▶ **GIVEN TASK**:
Every entry must be copied word for word.

▶ **EXERCISE MATERIAL**:
★ ★ ★ ★

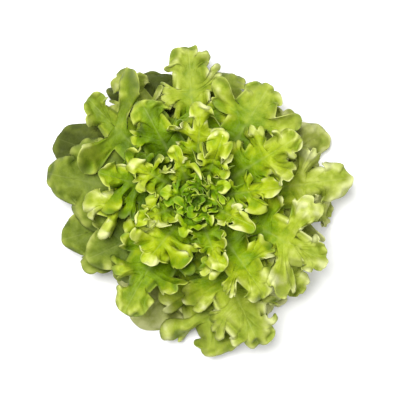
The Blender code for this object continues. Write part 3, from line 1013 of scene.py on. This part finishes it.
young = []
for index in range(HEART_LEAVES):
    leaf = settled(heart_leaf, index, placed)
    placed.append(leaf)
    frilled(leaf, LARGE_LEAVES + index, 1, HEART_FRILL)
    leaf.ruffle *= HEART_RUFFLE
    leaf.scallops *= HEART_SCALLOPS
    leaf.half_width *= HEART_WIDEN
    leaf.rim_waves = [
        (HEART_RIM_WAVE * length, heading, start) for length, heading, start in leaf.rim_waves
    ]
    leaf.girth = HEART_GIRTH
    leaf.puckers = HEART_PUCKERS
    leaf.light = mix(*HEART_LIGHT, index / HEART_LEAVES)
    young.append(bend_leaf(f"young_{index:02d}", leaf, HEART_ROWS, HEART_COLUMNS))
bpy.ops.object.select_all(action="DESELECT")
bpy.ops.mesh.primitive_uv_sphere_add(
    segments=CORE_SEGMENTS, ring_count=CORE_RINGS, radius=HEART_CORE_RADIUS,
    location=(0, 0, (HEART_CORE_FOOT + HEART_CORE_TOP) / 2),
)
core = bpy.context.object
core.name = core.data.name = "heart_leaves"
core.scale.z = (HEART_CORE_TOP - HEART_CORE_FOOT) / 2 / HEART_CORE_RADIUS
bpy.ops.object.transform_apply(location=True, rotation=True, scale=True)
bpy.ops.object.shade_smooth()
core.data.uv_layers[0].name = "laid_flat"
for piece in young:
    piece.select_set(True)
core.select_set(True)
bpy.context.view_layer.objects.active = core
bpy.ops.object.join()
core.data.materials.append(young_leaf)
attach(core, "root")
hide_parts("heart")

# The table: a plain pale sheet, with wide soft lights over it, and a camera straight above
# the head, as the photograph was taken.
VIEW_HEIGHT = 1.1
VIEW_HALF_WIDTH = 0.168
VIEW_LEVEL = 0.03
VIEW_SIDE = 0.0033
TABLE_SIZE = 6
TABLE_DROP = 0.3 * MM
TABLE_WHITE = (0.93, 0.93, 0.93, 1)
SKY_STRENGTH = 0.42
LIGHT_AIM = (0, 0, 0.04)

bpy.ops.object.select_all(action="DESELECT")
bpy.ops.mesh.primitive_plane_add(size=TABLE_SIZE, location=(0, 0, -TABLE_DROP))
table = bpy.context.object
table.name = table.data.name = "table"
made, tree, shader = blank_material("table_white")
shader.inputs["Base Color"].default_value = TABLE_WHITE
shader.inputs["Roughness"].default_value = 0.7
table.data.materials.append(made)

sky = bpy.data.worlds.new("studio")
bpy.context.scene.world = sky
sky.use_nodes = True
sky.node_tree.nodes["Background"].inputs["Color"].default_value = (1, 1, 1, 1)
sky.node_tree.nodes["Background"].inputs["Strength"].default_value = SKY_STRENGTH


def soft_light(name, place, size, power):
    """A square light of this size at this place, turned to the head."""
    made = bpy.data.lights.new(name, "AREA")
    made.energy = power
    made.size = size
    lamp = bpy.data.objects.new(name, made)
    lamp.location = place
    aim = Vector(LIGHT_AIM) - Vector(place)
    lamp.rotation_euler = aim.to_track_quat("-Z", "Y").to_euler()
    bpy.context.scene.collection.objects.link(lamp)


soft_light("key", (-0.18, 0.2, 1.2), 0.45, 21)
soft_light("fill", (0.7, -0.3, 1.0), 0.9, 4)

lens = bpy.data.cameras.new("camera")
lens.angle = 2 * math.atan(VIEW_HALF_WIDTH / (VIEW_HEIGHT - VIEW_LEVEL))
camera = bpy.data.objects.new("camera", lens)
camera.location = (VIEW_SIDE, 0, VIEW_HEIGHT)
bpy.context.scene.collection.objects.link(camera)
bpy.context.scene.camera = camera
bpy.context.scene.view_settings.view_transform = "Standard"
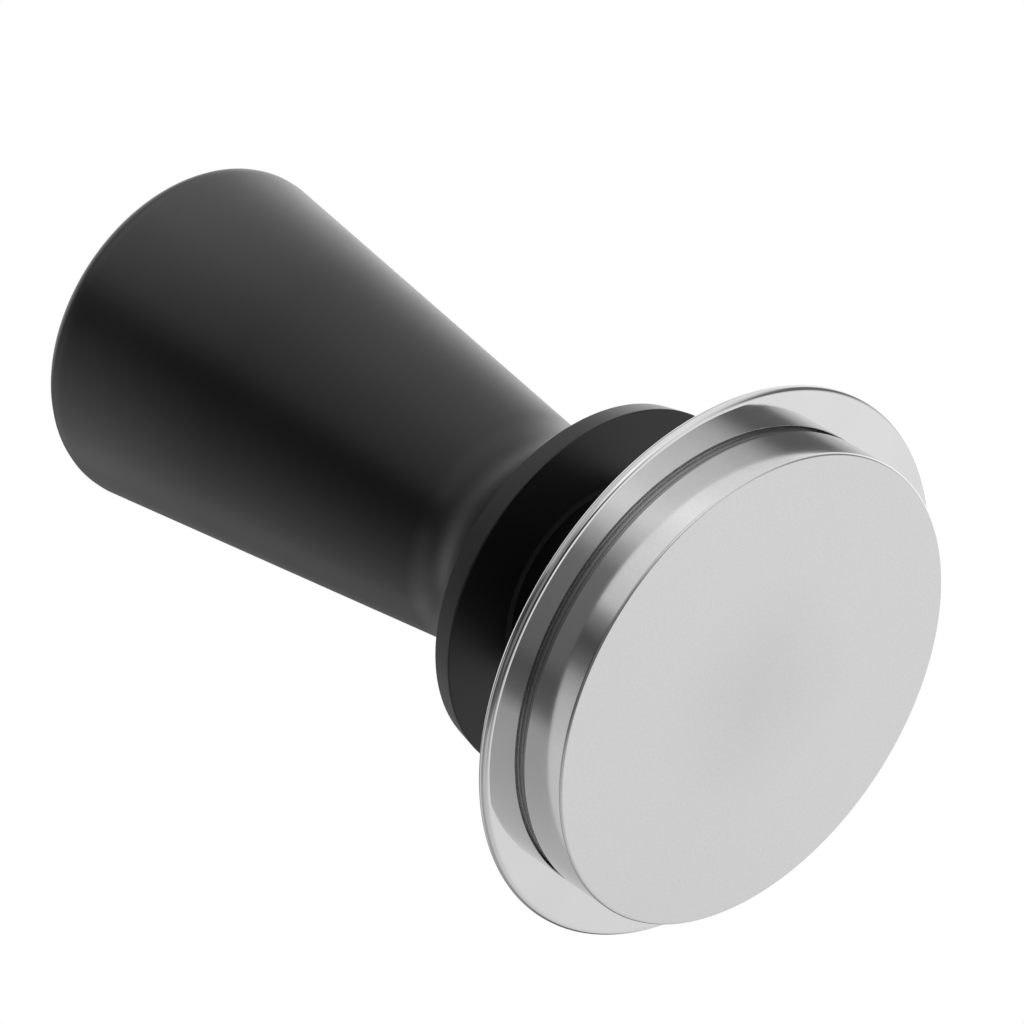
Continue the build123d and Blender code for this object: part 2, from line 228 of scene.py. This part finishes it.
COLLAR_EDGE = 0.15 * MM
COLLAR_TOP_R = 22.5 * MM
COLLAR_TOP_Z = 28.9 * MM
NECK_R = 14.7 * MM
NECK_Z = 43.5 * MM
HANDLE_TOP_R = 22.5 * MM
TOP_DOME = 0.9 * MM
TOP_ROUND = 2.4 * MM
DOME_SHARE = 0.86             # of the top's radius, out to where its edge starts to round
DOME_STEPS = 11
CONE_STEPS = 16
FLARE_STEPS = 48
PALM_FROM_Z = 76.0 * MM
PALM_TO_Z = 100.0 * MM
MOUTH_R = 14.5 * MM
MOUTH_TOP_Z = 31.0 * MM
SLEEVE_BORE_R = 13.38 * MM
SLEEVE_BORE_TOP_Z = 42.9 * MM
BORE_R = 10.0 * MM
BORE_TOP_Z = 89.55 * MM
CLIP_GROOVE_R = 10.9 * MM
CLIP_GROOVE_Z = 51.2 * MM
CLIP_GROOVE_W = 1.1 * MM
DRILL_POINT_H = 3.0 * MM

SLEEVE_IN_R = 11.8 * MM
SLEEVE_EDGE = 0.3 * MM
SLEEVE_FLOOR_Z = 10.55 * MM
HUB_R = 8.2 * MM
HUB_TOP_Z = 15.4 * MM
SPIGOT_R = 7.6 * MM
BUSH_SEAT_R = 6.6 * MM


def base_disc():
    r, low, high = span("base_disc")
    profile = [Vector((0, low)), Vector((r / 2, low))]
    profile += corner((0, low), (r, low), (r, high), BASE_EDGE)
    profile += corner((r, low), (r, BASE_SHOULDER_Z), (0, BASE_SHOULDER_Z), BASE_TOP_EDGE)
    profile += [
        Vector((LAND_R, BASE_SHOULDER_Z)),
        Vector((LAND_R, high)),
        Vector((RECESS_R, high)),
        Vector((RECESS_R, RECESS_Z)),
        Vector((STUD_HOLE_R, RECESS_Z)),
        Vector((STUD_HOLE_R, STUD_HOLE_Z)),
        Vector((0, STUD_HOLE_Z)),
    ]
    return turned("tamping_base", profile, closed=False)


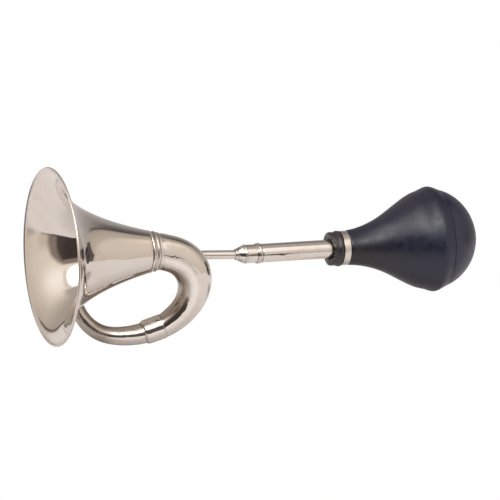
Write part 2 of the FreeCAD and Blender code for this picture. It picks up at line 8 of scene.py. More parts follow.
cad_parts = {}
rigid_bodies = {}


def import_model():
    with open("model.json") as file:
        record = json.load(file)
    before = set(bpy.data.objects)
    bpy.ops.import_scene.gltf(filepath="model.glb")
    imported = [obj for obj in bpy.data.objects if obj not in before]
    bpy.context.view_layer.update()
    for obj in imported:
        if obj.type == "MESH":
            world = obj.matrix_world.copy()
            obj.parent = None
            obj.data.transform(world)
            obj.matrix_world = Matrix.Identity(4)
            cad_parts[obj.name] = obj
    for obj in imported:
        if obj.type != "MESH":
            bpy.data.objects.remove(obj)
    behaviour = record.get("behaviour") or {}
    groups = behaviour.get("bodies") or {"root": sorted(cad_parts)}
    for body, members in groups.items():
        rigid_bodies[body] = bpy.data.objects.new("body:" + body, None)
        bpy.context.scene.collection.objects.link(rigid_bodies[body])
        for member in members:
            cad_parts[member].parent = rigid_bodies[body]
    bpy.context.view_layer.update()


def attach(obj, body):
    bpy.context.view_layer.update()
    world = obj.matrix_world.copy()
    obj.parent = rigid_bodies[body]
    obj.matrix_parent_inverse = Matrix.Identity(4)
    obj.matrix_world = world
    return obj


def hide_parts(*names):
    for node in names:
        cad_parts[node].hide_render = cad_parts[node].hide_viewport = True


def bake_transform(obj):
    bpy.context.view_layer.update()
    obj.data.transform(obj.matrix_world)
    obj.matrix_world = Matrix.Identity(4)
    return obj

★ ★ ★ ★

▶ **EXPECTED OUTPUT**:
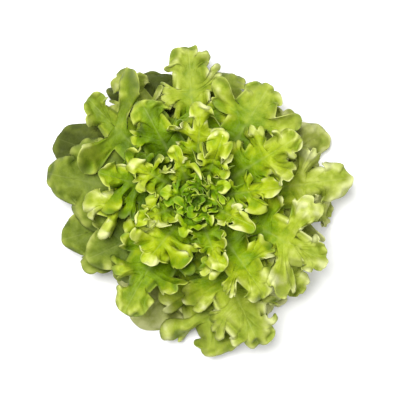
The Blender code for this object continues. Write part 3, from line 1013 of scene.py on. This part finishes it.
young = []
for index in range(HEART_LEAVES):
    leaf = settled(heart_leaf, index, placed)
    placed.append(leaf)
    frilled(leaf, LARGE_LEAVES + index, 1, HEART_FRILL)
    leaf.ruffle *= HEART_RUFFLE
    leaf.scallops *= HEART_SCALLOPS
    leaf.half_width *= HEART_WIDEN
    leaf.rim_waves = [
        (HEART_RIM_WAVE * length, heading, start) for length, heading, start in leaf.rim_waves
    ]
    leaf.girth = HEART_GIRTH
    leaf.puckers = HEART_PUCKERS
    leaf.light = mix(*HEART_LIGHT, index / HEART_LEAVES)
    young.append(bend_leaf(f"young_{index:02d}", leaf, HEART_ROWS, HEART_COLUMNS))
bpy.ops.object.select_all(action="DESELECT")
bpy.ops.mesh.primitive_uv_sphere_add(
    segments=CORE_SEGMENTS, ring_count=CORE_RINGS, radius=HEART_CORE_RADIUS,
    location=(0, 0, (HEART_CORE_FOOT + HEART_CORE_TOP) / 2),
)
core = bpy.context.object
core.name = core.data.name = "heart_leaves"
core.scale.z = (HEART_CORE_TOP - HEART_CORE_FOOT) / 2 / HEART_CORE_RADIUS
bpy.ops.object.transform_apply(location=True, rotation=True, scale=True)
bpy.ops.object.shade_smooth()
core.data.uv_layers[0].name = "laid_flat"
for piece in young:
    piece.select_set(True)
core.select_set(True)
bpy.context.view_layer.objects.active = core
bpy.ops.object.join()
core.data.materials.append(young_leaf)
attach(core, "root")
hide_parts("heart")

# The table: a plain pale sheet, with wide soft lights over it, and a camera straight above
# the head, as the photograph was taken.
VIEW_HEIGHT = 1.1
VIEW_HALF_WIDTH = 0.168
VIEW_LEVEL = 0.03
VIEW_SIDE = 0.0033
TABLE_SIZE = 6
TABLE_DROP = 0.3 * MM
TABLE_WHITE = (0.93, 0.93, 0.93, 1)
SKY_STRENGTH = 0.42
LIGHT_AIM = (0, 0, 0.04)

bpy.ops.object.select_all(action="DESELECT")
bpy.ops.mesh.primitive_plane_add(size=TABLE_SIZE, location=(0, 0, -TABLE_DROP))
table = bpy.context.object
table.name = table.data.name = "table"
made, tree, shader = blank_material("table_white")
shader.inputs["Base Color"].default_value = TABLE_WHITE
shader.inputs["Roughness"].default_value = 0.7
table.data.materials.append(made)

sky = bpy.data.worlds.new("studio")
bpy.context.scene.world = sky
sky.use_nodes = True
sky.node_tree.nodes["Background"].inputs["Color"].default_value = (1, 1, 1, 1)
sky.node_tree.nodes["Background"].inputs["Strength"].default_value = SKY_STRENGTH


def soft_light(name, place, size, power):
    """A square light of this size at this place, turned to the head."""
    made = bpy.data.lights.new(name, "AREA")
    made.energy = power
    made.size = size
    lamp = bpy.data.objects.new(name, made)
    lamp.location = place
    aim = Vector(LIGHT_AIM) - Vector(place)
    lamp.rotation_euler = aim.to_track_quat("-Z", "Y").to_euler()
    bpy.context.scene.collection.objects.link(lamp)


soft_light("key", (-0.18, 0.2, 1.2), 0.45, 21)
soft_light("fill", (0.7, -0.3, 1.0), 0.9, 4)

lens = bpy.data.cameras.new("camera")
lens.angle = 2 * math.atan(VIEW_HALF_WIDTH / (VIEW_HEIGHT - VIEW_LEVEL))
camera = bpy.data.objects.new("camera", lens)
camera.location = (VIEW_SIDE, 0, VIEW_HEIGHT)
bpy.context.scene.collection.objects.link(camera)
bpy.context.scene.camera = camera
bpy.context.scene.view_settings.view_transform = "Standard"
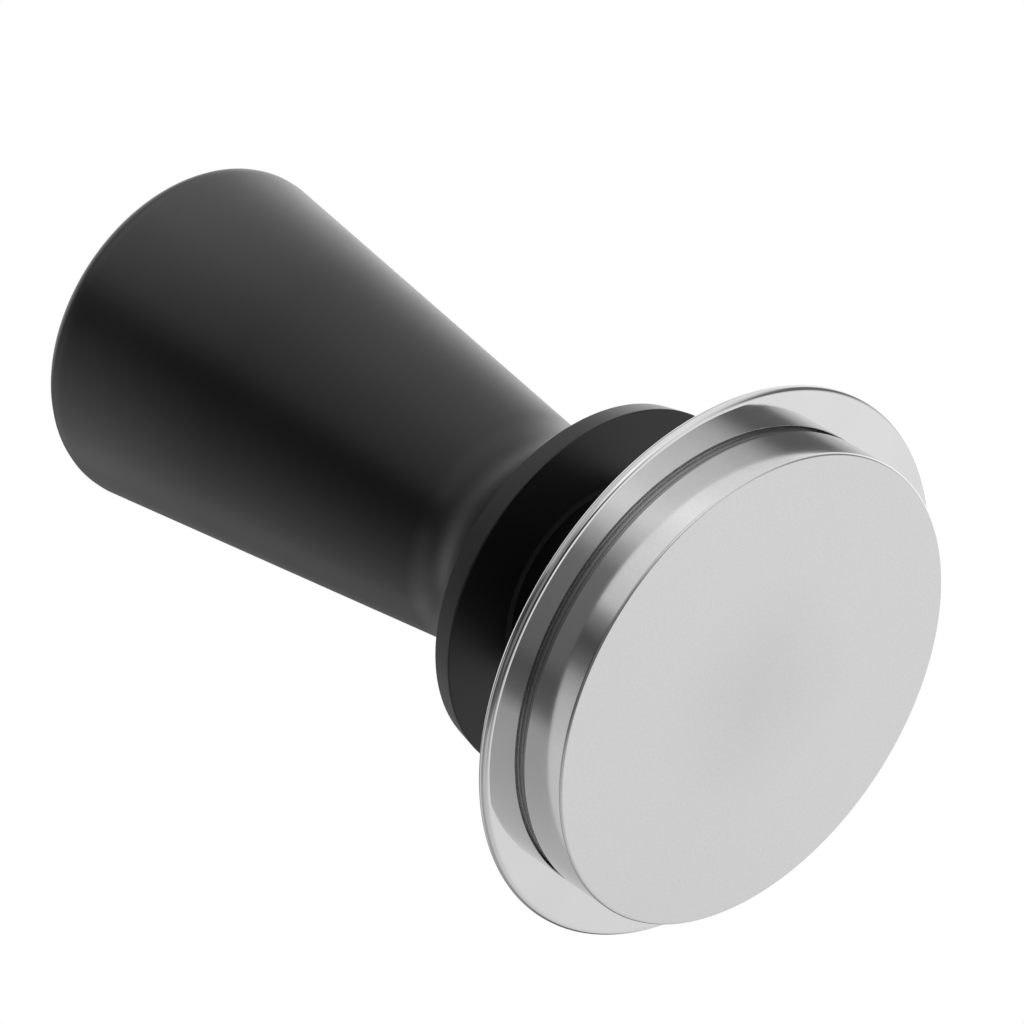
Continue the build123d and Blender code for this object: part 2, from line 228 of scene.py. This part finishes it.
COLLAR_EDGE = 0.15 * MM
COLLAR_TOP_R = 22.5 * MM
COLLAR_TOP_Z = 28.9 * MM
NECK_R = 14.7 * MM
NECK_Z = 43.5 * MM
HANDLE_TOP_R = 22.5 * MM
TOP_DOME = 0.9 * MM
TOP_ROUND = 2.4 * MM
DOME_SHARE = 0.86             # of the top's radius, out to where its edge starts to round
DOME_STEPS = 11
CONE_STEPS = 16
FLARE_STEPS = 48
PALM_FROM_Z = 76.0 * MM
PALM_TO_Z = 100.0 * MM
MOUTH_R = 14.5 * MM
MOUTH_TOP_Z = 31.0 * MM
SLEEVE_BORE_R = 13.38 * MM
SLEEVE_BORE_TOP_Z = 42.9 * MM
BORE_R = 10.0 * MM
BORE_TOP_Z = 89.55 * MM
CLIP_GROOVE_R = 10.9 * MM
CLIP_GROOVE_Z = 51.2 * MM
CLIP_GROOVE_W = 1.1 * MM
DRILL_POINT_H = 3.0 * MM

SLEEVE_IN_R = 11.8 * MM
SLEEVE_EDGE = 0.3 * MM
SLEEVE_FLOOR_Z = 10.55 * MM
HUB_R = 8.2 * MM
HUB_TOP_Z = 15.4 * MM
SPIGOT_R = 7.6 * MM
BUSH_SEAT_R = 6.6 * MM


def base_disc():
    r, low, high = span("base_disc")
    profile = [Vector((0, low)), Vector((r / 2, low))]
    profile += corner((0, low), (r, low), (r, high), BASE_EDGE)
    profile += corner((r, low), (r, BASE_SHOULDER_Z), (0, BASE_SHOULDER_Z), BASE_TOP_EDGE)
    profile += [
        Vector((LAND_R, BASE_SHOULDER_Z)),
        Vector((LAND_R, high)),
        Vector((RECESS_R, high)),
        Vector((RECESS_R, RECESS_Z)),
        Vector((STUD_HOLE_R, RECESS_Z)),
        Vector((STUD_HOLE_R, STUD_HOLE_Z)),
        Vector((0, STUD_HOLE_Z)),
    ]
    return turned("tamping_base", profile, closed=False)


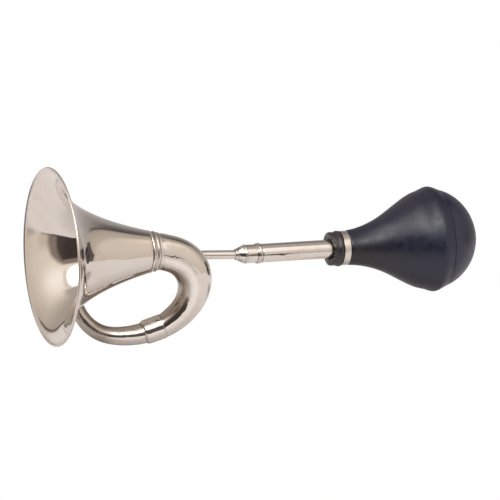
Write part 2 of the FreeCAD and Blender code for this picture. It picks up at line 8 of scene.py. More parts follow.
cad_parts = {}
rigid_bodies = {}


def import_model():
    with open("model.json") as file:
        record = json.load(file)
    before = set(bpy.data.objects)
    bpy.ops.import_scene.gltf(filepath="model.glb")
    imported = [obj for obj in bpy.data.objects if obj not in before]
    bpy.context.view_layer.update()
    for obj in imported:
        if obj.type == "MESH":
            world = obj.matrix_world.copy()
            obj.parent = None
            obj.data.transform(world)
            obj.matrix_world = Matrix.Identity(4)
            cad_parts[obj.name] = obj
    for obj in imported:
        if obj.type != "MESH":
            bpy.data.objects.remove(obj)
    behaviour = record.get("behaviour") or {}
    groups = behaviour.get("bodies") or {"root": sorted(cad_parts)}
    for body, members in groups.items():
        rigid_bodies[body] = bpy.data.objects.new("body:" + body, None)
        bpy.context.scene.collection.objects.link(rigid_bodies[body])
        for member in members:
            cad_parts[member].parent = rigid_bodies[body]
    bpy.context.view_layer.update()


def attach(obj, body):
    bpy.context.view_layer.update()
    world = obj.matrix_world.copy()
    obj.parent = rigid_bodies[body]
    obj.matrix_parent_inverse = Matrix.Identity(4)
    obj.matrix_world = world
    return obj


def hide_parts(*names):
    for node in names:
        cad_parts[node].hide_render = cad_parts[node].hide_viewport = True


def bake_transform(obj):
    bpy.context.view_layer.update()
    obj.data.transform(obj.matrix_world)
    obj.matrix_world = Matrix.Identity(4)
    return obj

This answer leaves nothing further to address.